Compared with Alienware’s Area-51 and Aurora lines, the Alienware 15 sits clearly as the “core” affordable gaming laptop. You lose the elaborate thermal shelf design, extensive RGB, higher-grade materials, and bleeding-edge GPU options, but keep the Cryo-tech cooling philosophy and durability testing normally reserved for more expensive machines. Against other affordable gaming laptop competitors, the story is mixed. Many rivals at similar or lower prices now emphasise newer-gen RTX GPU performance or higher-quality displays, while Alienware leans on its brand, chassis rigidity, and serviceable—rather than standout—components. Still, user-upgradeable RAM and SSDs, ample ports including RJ45, HDMI, USB-A, USB-C, and a 3.5mm jack keep it practical as a daily driver. For gamers who value the Alienware name and a balanced, thermally competent design over maximum frames-per-second, these compromises may feel acceptable, if not particularly exciting.

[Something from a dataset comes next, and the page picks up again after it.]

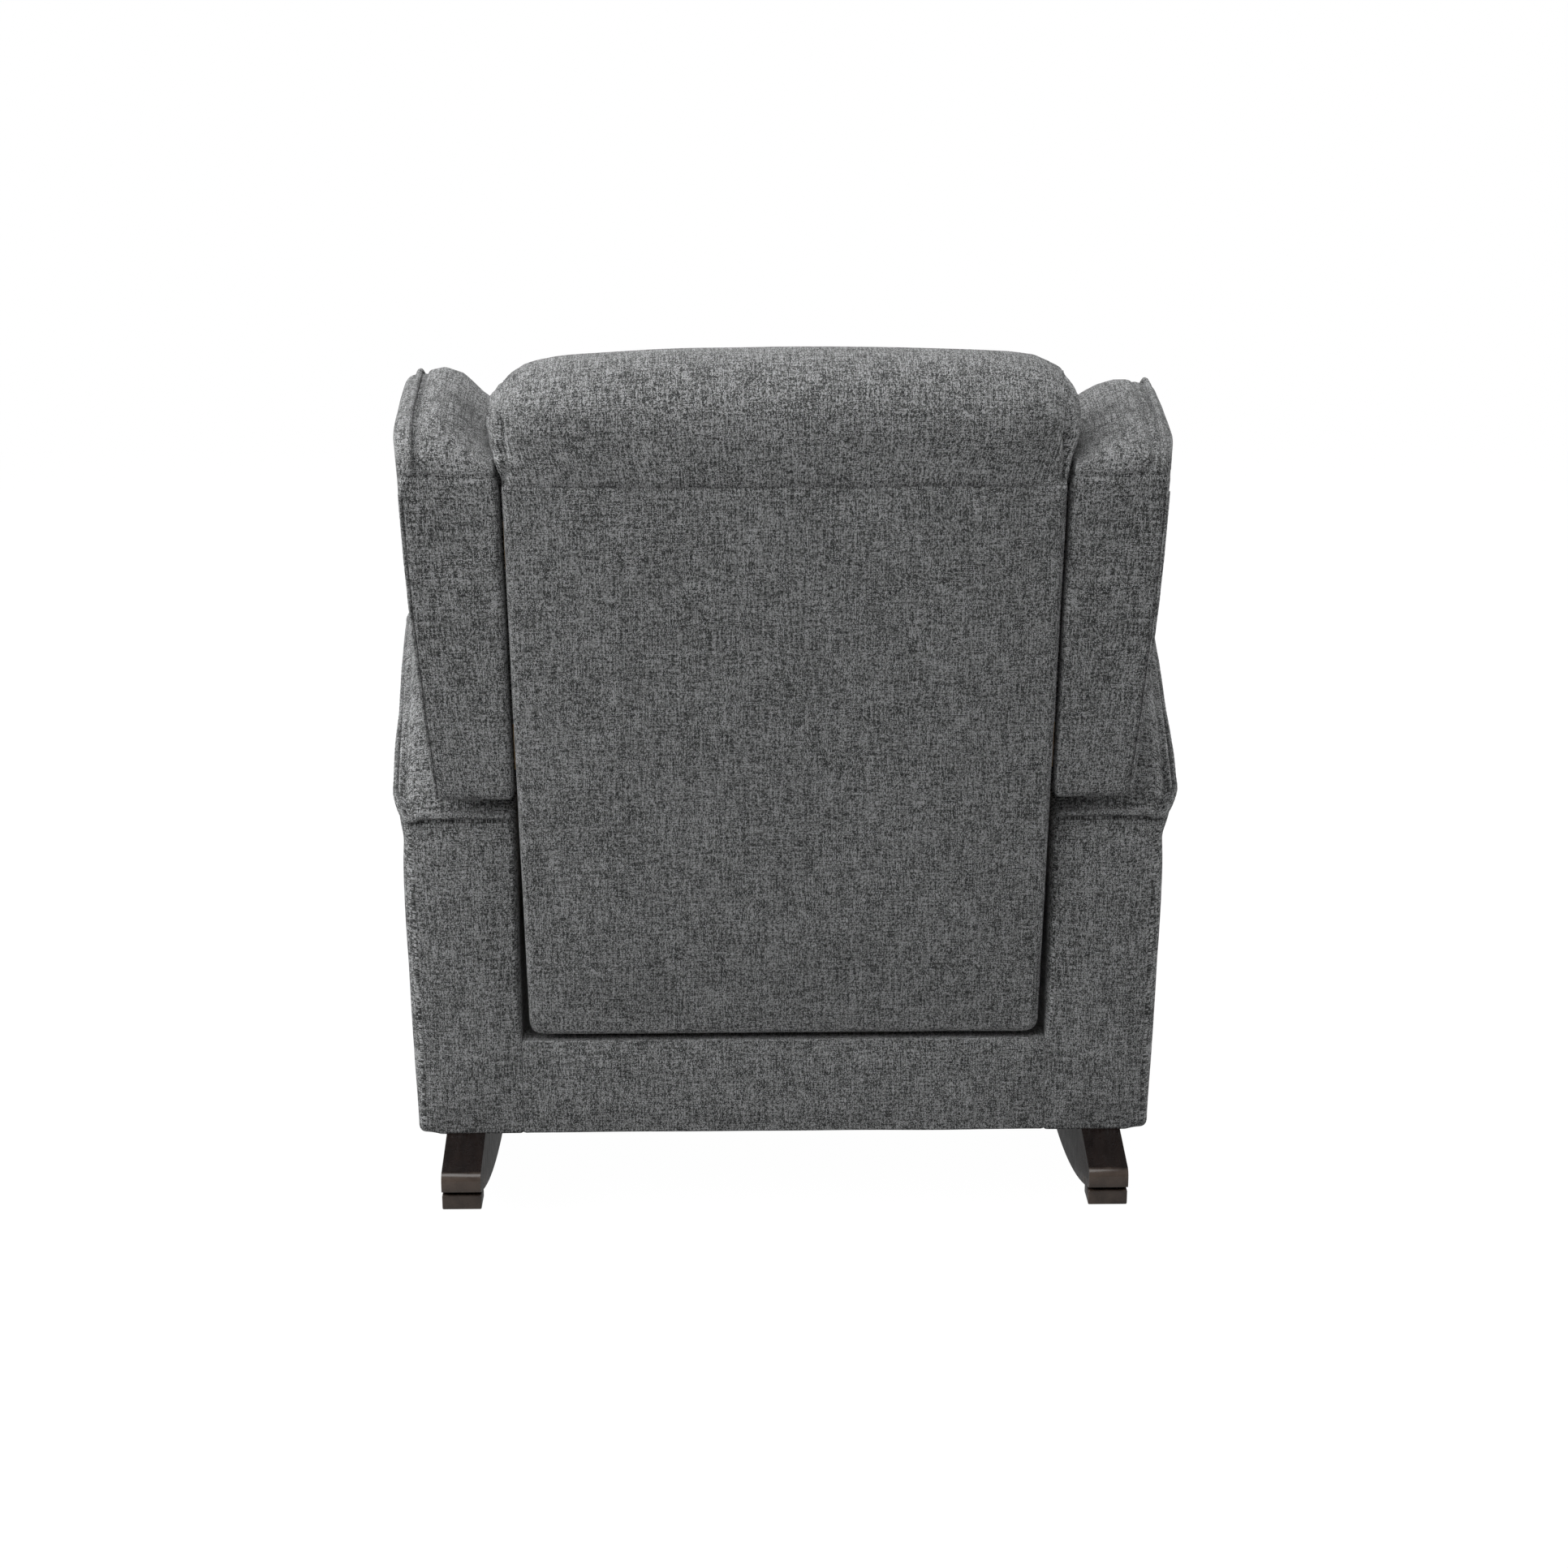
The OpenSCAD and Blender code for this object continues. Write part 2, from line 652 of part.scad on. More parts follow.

Who the Alienware 15 Is For—and How Dell’s Strategy Extends Beyond It

Dell is clearly targeting budget-conscious gamers who want an affordable gaming laptop that still looks and feels like an Alienware, even if that means living with older RTX GPUs and modest display specs. These buyers are likely comfortable trading top-tier performance and metal-heavy builds for brand recognition, robust cooling, and tested durability. The Alienware 15 anchors a broader multi-tier strategy: it represents the accessible “core” gaming tier, while Aurora desktops and Area-51 systems cater to mid-range and flagship enthusiasts. Dell is also pushing a similar philosophy into its Dell 14S and 16S lines, aiming for balanced performance for mainstream users who game casually but prioritise general productivity, portability, and value. In that context, the Alienware 15 is less about spec sheet bragging rights and more about opening the Alienware ecosystem to a wider pool of entry-level and mid-range gamers.